Muito interessante
Muito interessante – a reportagem “Subúrbios: Aqui tão longe”, com texto de Ricardo J. Rodrigues e fotografia de Jordi Burch, publicada na edição de ontem da revista Notícias Magazine (#712, 15-01-2006). Permite induzir meia dúzia de ideias-chave para se compreender a Área Metropolitana de Lisboa no início do Século XXI, e naturalmente Odivelas:
1. Como provavelmente só quem nasceu, cresceu, estudou (ou estuda), trabalha e vive em Lisboa ainda não percebeu, a vida não termina na Estrada de Circunvalação: começa a partir daí!
2. À medida que as relações entre os diferentes espaços metropolitanos se complexificam, com os empregos e os equipamentos comerciais, culturais e de lazer a extenderem-se à periferia (indo ao encontro da procura e de espaço a custo mais favorável, e aproveitando as novas acessibilidades rodoviárias), faz cada vez menos sentido falar de um centro metropolitano (a Cidade de Lisboa) e de uma periferia (os seus “subúrbios”).
3. Aquilo que está neste momento a cristalizar-se a velocidade vertiginosa, nomeadamente na Margem Norte (Grande Lisboa), é um continuo urbano a tender para uma certa uniformidade em termos sociais, económicos e culturais. Com a universalização dos equipamentos, e com a crescente escassez de espaço urbanizável na Cidade de Lisboa (e na primeira coroa de suburbanização – um tema a merecer vários “posts”), as classes sociais tendem a distribuir-se de forma mais uniforme pelo espaço, tal como os problemas sociais. A dualidade centro-periferia faz hoje cada vez menos sentido entre “Lisboa e o resto”, sendo cada vez mais transposta para uma escala mais pequena (da Cidade, do Concelho), apesar de Lisboa ser ainda o lugar por excelência dos grandes eventos, dos equipamentos e espaços de lazer mais singulares, das habitações mais exclusivas.

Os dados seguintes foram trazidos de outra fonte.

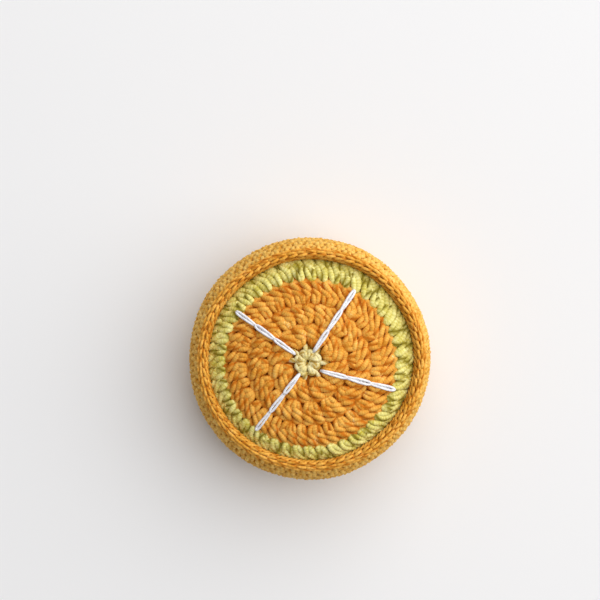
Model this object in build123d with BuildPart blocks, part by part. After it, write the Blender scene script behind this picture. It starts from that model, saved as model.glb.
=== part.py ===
from build123d import *
from math import asin, cos, degrees
import os

# A weighted pin cushion: a crocheted cotton cover shaped like half an orange, with a steel
# disc in its flat base and wadding above it. +Z is up, the origin is at the middle of the
# flat base, and every round of crochet is a closed ring about Z.

# Driving dimensions, mm.
overall_diameter = 60.0
overall_height = 30.0
fabric_thickness = 2.4        # one layer of crochet
round_crown = 0.3             # how far a round swells out between its two seams

base_flat_radius = 21.0       # where the base starts to turn up into the wall
base_round_count = 7
belly_height = 13.0           # height of the cover's widest place
wall_round_count = 11
shoulder_rise = 11.8          # the tall half-axis of the ellipse that the shoulder follows

rim_outer_radius = 26.9
rim_inner_radius = 24.7
rim_crest_height = 25.6
rim_foot_height = 24.4        # where the rim leaves the wall

face_edge_height = 23.4       # the face where it meets the rim, below the rim's crest
pith_inner_radius = 20.6
pulp_seam_radii = [14.6, 9.25]
rosette_radius = 3.9
dimple_radius = 1.2
dimple_depth = 0.8

line_width = 1.5              # a white line of doubled chain stitch
line_thickness = 0.8
line_lift = 0.02              # air between a line and the crowns that it lies on
line_end_radius = 0.6
# The two ends of each white line: radius and angle at the pith, then beside the rosette.
line_ends = [
    (21.4, 147.0, 4.3, 147.0),
    (20.0, 57.0, 4.2, 62.0),
    (21.8, -20.0, 4.2, -33.0),
    (21.7, -127.5, 4.2, -128.0),
]

weight_radius = 20.0
weight_thickness = 8.0
weight_chamfer = 0.8

# Worked out from the driving dimensions.
belly_radius = overall_diameter / 2 - round_crown
shoulder_turn = asin((rim_foot_height - belly_height) / shoulder_rise)
shoulder_reach = (belly_radius - rim_outer_radius) / (1 - cos(shoulder_turn))
line_gap = round_crown + line_lift
face_top_height = overall_height - line_thickness - line_gap
weight_top_height = fabric_thickness + weight_thickness

os.makedirs("parts", exist_ok=True)


def save(name, piece):
    """Label a finished piece and write it as its own file."""
    piece.part.label = name
    export_step(piece.part, f"parts/{name}.step")


def seam(line, share):
    """The outer and the inner end of the seam that lies a share of the way along a line."""
    outer = line @ share
    along = line % share
    return outer, outer + Vector(-along.Y, along.X) * fabric_thickness


def face_height(radius):
    """The height of the face's seams at a radius, on its gentle dome."""
    dome_radius = face_edge.radius
    return face_top_height - dome_radius + (dome_radius**2 - radius**2) ** 0.5


def face_seam(radius):
    """The outer and the inner end of a seam in the face."""
    outer = Vector(radius, face_height(radius))
    return outer, outer - Vector(0, fabric_thickness)


def turned(name, *outline):
    """A solid turned about Z from a closed outline of radius and height."""
    with BuildPart() as piece:
        with BuildSketch(Plane.XZ):
            with BuildLine():
                Polyline(*outline, close=True)
            make_face()
        revolve(axis=Axis.Z)
    save(name, piece)


def crochet_round(name, start, end, crown):
    """A closed round of stitches between two seams; crown swells it to the left of start to end."""
    with BuildPart() as piece:
        with BuildSketch(Plane.XZ):
            with BuildLine():
                SagittaArc(start[0], end[0], crown)
                Polyline(end[0], end[1], start[1], start[0])
            make_face()
        revolve(axis=Axis.Z)
    save(name, piece)


# The cover's outer lines, in radius and height: up the wall and across the face.
with BuildLine() as wall_line:
    belly_reach = belly_radius - base_flat_radius
    EllipticalCenterArc((base_flat_radius, belly_height), belly_reach, belly_height, 270, arc_size=90)
    shoulder_middle = (belly_radius - shoulder_reach, belly_height)
    EllipticalCenterArc(shoulder_middle, shoulder_reach, shoulder_rise, 0, arc_size=degrees(shoulder_turn))
with BuildLine() as face_line:
    TangentArc((0, face_top_height), (rim_inner_radius, face_edge_height), tangent=(1, 0))
wall_edge = wall_line.wires()[0]
face_edge = face_line.edges()[0]

# The flat base, worked outwards: its first round is a small disc and the rest are rings.
base_step = base_flat_radius / base_round_count
for n in range(base_round_count):
    near, far = n * base_step, (n + 1) * base_step
    lower_edge = [(near, 0), (far, 0)]
    upper_edge = [(far, fabric_thickness), (near, fabric_thickness)]
    turned(f"base_round_{n + 1}", *lower_edge, *upper_edge)

# The wall, worked up from the base's edge, round the belly and in to the rim.
face_rim_seam = face_seam(rim_inner_radius)
wall_seams = [seam(wall_edge, n / wall_round_count) for n in range(wall_round_count)]
wall_seams.append((Vector(rim_outer_radius, rim_foot_height), face_rim_seam[1]))
for n in range(wall_round_count):
    crochet_round(f"wall_round_{n + 1:02d}", wall_seams[n], wall_seams[n + 1], -round_crown)

# The rim, a chain that joins the face to the wall and stands proud of both.
with BuildPart() as rim_chain:
    with BuildSketch(Plane.XZ):
        with BuildLine():
            rim_foot, rim_root = wall_seams[-1]
            rim_shoulder = Vector(rim_inner_radius, rim_foot_height)
            rim_crest = Vector((rim_outer_radius + rim_inner_radius) / 2, rim_crest_height)
            ThreePointArc(rim_foot, rim_crest, rim_shoulder)
            Polyline(rim_shoulder, rim_root, rim_foot)
        make_face()
    revolve(axis=Axis.Z)
save("rim_chain", rim_chain)

# The face: the green pith inside the rim, then three rounds of orange pulp.
face_seams = [face_seam(radius) for radius in [rosette_radius, *reversed(pulp_seam_radii), pith_inner_radius]]
for n in range(len(face_seams) - 1):
    crochet_round(f"pulp_round_{n + 1}", face_seams[n], face_seams[n + 1], round_crown)
crochet_round("pith_round", face_seams[-1], face_rim_seam, round_crown)

# The pale rosette in the middle of the face, with a dimple where its ring is drawn shut.
with BuildPart() as centre_rosette:
    with BuildSketch(Plane.XZ):
        with BuildLine():
            rosette_edge, rosette_foot = face_seams[0]
            dimple_lip = Vector(dimple_radius, face_top_height)
            dimple_bottom = Vector(0, face_top_height - dimple_depth)
            SagittaArc(dimple_lip, rosette_edge, round_crown)
            Polyline(rosette_edge, rosette_foot, (0, rosette_foot.Y), dimple_bottom, dimple_lip)
        make_face()
    revolve(axis=Axis.Z)
save("centre_rosette", centre_rosette)

# Four white lines of chain stitch that part the pulp into segments, each a thin strip bent
# over the dome, lying on the crowns of the rounds.
for n, (pith_radius, pith_angle, centre_radius, centre_angle) in enumerate(line_ends):
    pith_end = Vector(pith_radius, 0).rotate(Axis.Z, pith_angle)
    centre_end = Vector(centre_radius, 0).rotate(Axis.Z, centre_angle)
    run = pith_end - centre_end
    strip_plane = Plane(origin=centre_end, x_dir=run, z_dir=run.cross(Vector(0, 0, 1)))
    under = []
    for share in (0, 0.5, 1):
        place = centre_end + run * share
        under.append(Vector(run.length * share, face_height(place.length) + line_gap))
    over = [point + Vector(0, line_thickness) for point in under]
    with BuildPart() as segment_line:
        with BuildSketch(strip_plane):
            with BuildLine():
                ThreePointArc(*under)
                ThreePointArc(*over)
                Line(under[0], over[0])
                Line(under[2], over[2])
            make_face()
        extrude(amount=line_width / 2, both=True)
        fillet(segment_line.edges().filter_by(Axis.Z), radius=line_end_radius)
    save(f"segment_line_{n + 1}", segment_line)

# The steel disc that weighs the cushion down, lying on the base.
with BuildPart() as steel_weight:
    with BuildSketch(Plane.XY.offset(fabric_thickness)):
        Circle(weight_radius)
    extrude(amount=weight_thickness)
    chamfer(steel_weight.edges(), length=weight_chamfer)
save("steel_weight", steel_weight)

# Two wads of fibre: one packed round the weight, and one above it for the pins. They part at
# the first seam of the wall that is higher than the weight.
inside_wall = [inner for outer, inner in wall_seams]
beside_weight = [point for point in inside_wall if point.Y < weight_top_height]
parting = inside_wall[len(beside_weight)]
above_weight = inside_wall[len(beside_weight) + 1:]
under_face = [inner for outer, inner in reversed(face_seams)]
weight_foot = Vector(weight_radius, fabric_thickness)
weight_shoulder = Vector(weight_radius, weight_top_height)
turned("side_wadding", weight_foot, *beside_weight, parting, weight_shoulder)
middle_line = [(0, under_face[-1].Y), (0, weight_top_height)]
turned("pin_wadding", weight_shoulder, parting, *above_weight, *under_face, *middle_line)
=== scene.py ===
from math import asin, cos, pi, sin, sqrt, tau
from random import Random

import bmesh
import bpy
import numpy as np
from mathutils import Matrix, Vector


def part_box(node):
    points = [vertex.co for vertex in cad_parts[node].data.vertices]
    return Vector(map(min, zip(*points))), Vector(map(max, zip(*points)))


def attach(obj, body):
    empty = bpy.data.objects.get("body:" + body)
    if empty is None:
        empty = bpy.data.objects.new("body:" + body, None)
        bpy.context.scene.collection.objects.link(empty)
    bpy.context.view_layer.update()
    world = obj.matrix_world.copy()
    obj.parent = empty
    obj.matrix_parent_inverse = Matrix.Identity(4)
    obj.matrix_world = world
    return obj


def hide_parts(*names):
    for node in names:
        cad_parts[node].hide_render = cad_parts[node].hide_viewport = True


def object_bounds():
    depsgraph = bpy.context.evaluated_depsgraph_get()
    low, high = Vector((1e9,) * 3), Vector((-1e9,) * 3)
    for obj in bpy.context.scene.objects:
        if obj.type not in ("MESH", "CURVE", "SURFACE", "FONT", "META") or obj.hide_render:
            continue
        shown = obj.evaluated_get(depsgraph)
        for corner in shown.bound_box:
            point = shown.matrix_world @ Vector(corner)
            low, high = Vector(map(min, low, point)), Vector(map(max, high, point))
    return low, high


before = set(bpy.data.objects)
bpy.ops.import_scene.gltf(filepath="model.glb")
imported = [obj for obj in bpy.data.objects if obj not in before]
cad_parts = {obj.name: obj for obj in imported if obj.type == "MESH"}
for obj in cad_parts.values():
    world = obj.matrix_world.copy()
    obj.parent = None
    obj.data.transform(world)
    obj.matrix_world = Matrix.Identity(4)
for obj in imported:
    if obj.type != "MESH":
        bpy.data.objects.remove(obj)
cad_low, cad_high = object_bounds()

# ---- The flat base -------------------------------------------------------------------------
# Seven rounds of single crochet in golden orange cotton, worked outwards from a drawn-up ring,
# six more stitches in each round. It is where the work starts, and what the cushion stands on.
MM = 0.001
crown = 0.25 * MM             # how far the yarn stands out past the seams between rounds
fabric_thickness = 2.4 * MM
belly_height = 13 * MM
base_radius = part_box("base_round_7")[1].x
belly_radius = cad_high.x - crown
rim_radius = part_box("rim_chain")[1].x
rim_foot_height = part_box("wall_round_11")[1].z
rim_crest_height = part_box("rim_chain")[1].z
face_edge_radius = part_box("pith_round")[1].x

# The line that the base and the wall follow, in radius and height: flat, round a quarter of an
# ellipse to the belly, and round a narrower one to the rim. Travel is the distance along it.
shoulder_rise = 11.8 * MM
shoulder_turn = asin((rim_foot_height - belly_height) / shoulder_rise)
shoulder_reach = (belly_radius - rim_radius) / (1 - cos(shoulder_turn))
quarter = np.linspace(-pi / 2, 0, 60)
shoulder = np.linspace(0, shoulder_turn, 60)[1:]
line_radii = np.concatenate([
    [0, base_radius / 2],
    base_radius + (belly_radius - base_radius) * np.cos(quarter),
    belly_radius - shoulder_reach * (1 - np.cos(shoulder)),
])
line_heights = np.concatenate([
    [0, 0],
    belly_height * (1 + np.sin(quarter)),
    belly_height + shoulder_rise * np.sin(shoulder),
])
line_travel = np.concatenate([[0], np.cumsum(np.hypot(np.diff(line_radii), np.diff(line_heights)))])


def settle(radius, height, angle):
    """Where a place of the round cover lies once it is stuffed: slightly oval, with soft dents."""
    up = min(max((height - belly_height) / (rim_foot_height - belly_height), 0), 1)
    dents = 0.10 * sin(3 * angle + 0.6) + 0.08 * sin(5 * angle + 2.1) + 0.05 * sin(8 * angle)
    long_way = 0.06 - 0.18 * (1 - up) * cos(2 * angle)
    flat = (0.3 + 0.2 * up) * max(cos(angle - 2.3), 0) ** 12
    out = radius + (dents + long_way - flat) * MM * radius / belly_radius
    oval = 0.0125 * up
    share = (radius / face_edge_radius) ** 2
    middle = up * max(1 - share, 0)
    wave = 0.16 * sin(2 * angle + 1.0) + 0.10 * sin(5 * angle + 0.4)
    aside = 0.2 * up - 0.3 * (1 - up) * radius / belly_radius - 0.9 * middle
    x = out * cos(angle) * (1 + oval) + aside * MM
    y = out * sin(angle) * (1 - oval) - (0.6 + 3.4 * share) * middle * MM
    return Vector((x, y, height + up * wave * MM * radius / belly_radius))


def on_wall(angle, travel, lift):
    """A place on the base or the wall, lifted off its line."""
    travel = min(max(travel, 0), line_travel[-1])
    at = [travel - 0.2 * MM, travel, travel + 0.2 * MM]
    radii = np.interp(at, line_travel, line_radii)
    heights = np.interp(at, line_travel, line_heights)
    run_out = radii[2] - radii[0]
    run_up = heights[2] - heights[0]
    run = sqrt(run_out**2 + run_up**2)
    return settle(radii[1] + lift * run_up / run, heights[1] - lift * run_out / run, angle)


def yarn_section(name, radius, plies, groove):
    """The outline across a plied yarn: a point on the crest of each ply and one in each groove."""
    outline = bpy.data.curves.new(name, "CURVE")
    ring = outline.splines.new("POLY")
    ring.points.add(2 * plies - 1)
    for n, point in enumerate(ring.points):
        turn = -tau * n / (2 * plies)
        reach = radius * (1 - groove if n % 2 == 0 else 1)
        point.co = (reach * cos(turn), reach * sin(turn), 0, 1)
    ring.use_cyclic_u = True
    section = bpy.data.objects.new(name, outline)
    bpy.context.collection.objects.link(section)
    return section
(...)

4. Esta tendência para a uniformização não se manifesta, contudo, de forma perfeita no território. Continuam a existir espaços da periferia mais bem dotados de equipamentos do que outros. Os erros e as experiências urbanísticas não se evaporam. O acesso a espaço público urbano de qualidade é uma miragem para muitos habitantes – mesmo na Cidade de Lisboa: veja-se, por exemplo, as recentes operações de realojamento realizadas na Freguesia da Ameixoeira, ou a incapacidade em garantir alguma urbanidade a Chelas. O potencial dos sítios também não é o mesmo à partida. Contudo, aquilo que importa reter é que as desigualdades são cada vez mais evidentes a uma escala mais micro (entre bairros, entre urbanizações ou mesmo entre prédios de um mesmo bairro), à medida que os próprios “subúrbios” começam a ter história e que o espaço livre é cada vez mais escasso – sendo este fenómeno particularmente visível em concelhos como a Amadora, Sintra ou Odivelas, pertencentes à primeira cintura de suburbanização.
5. Essa tendência longa manifesta-se de forma ainda mais imperfeita na cabeça das pessoas. Infelizmente, os estereótipos evoluem mais devagar que a morfologia do território, o que acentua os fenómenos de exclusão social associados ao território onde se reside. Disso o citado artigo é ilustração sintomática: temos a betinha de Oeiras, o criminoso inveterado da Trafaria, o ex-presidiário e amante de “tuning” do Cacém, o camponês peri-urbano de Alcochete. A questão de fundo é que em todos esses territórios metropolitanos existem jovens com essas características. Uma cidade cosmopolita é mesmo isso. Talvez por isso os jovens se fechem cada vez mais no bairro, na urbanização ou na casa onde vivem: “Cenoura, Flávio, Marta e Mauro são como todos os outros, cada vez mais empurrados para dentro dos vãos de escada, da porta de um prédio, de um quarto bonito ou de uma fazenda no meio do betão. Cada vez mais empurrados para dentro de si e do seu bando. Há uma tremenda ironia em tudo isto, porque o mundo é hoje mais acessível, mais informado e mais próximo do que alguma vez foi. É dura a vida na suburbe lisboeta. Cavernas de Platão, como em Paris”.
6. Bem mais interessante teria sido entrevistar uma betinha do Cacém ou um amante de “tuning” de Oeiras. Mas isso seria pedir demais de uma revista, com alguma qualidade é certo, mas tão “soft & clean” como é a Notícias Magazine.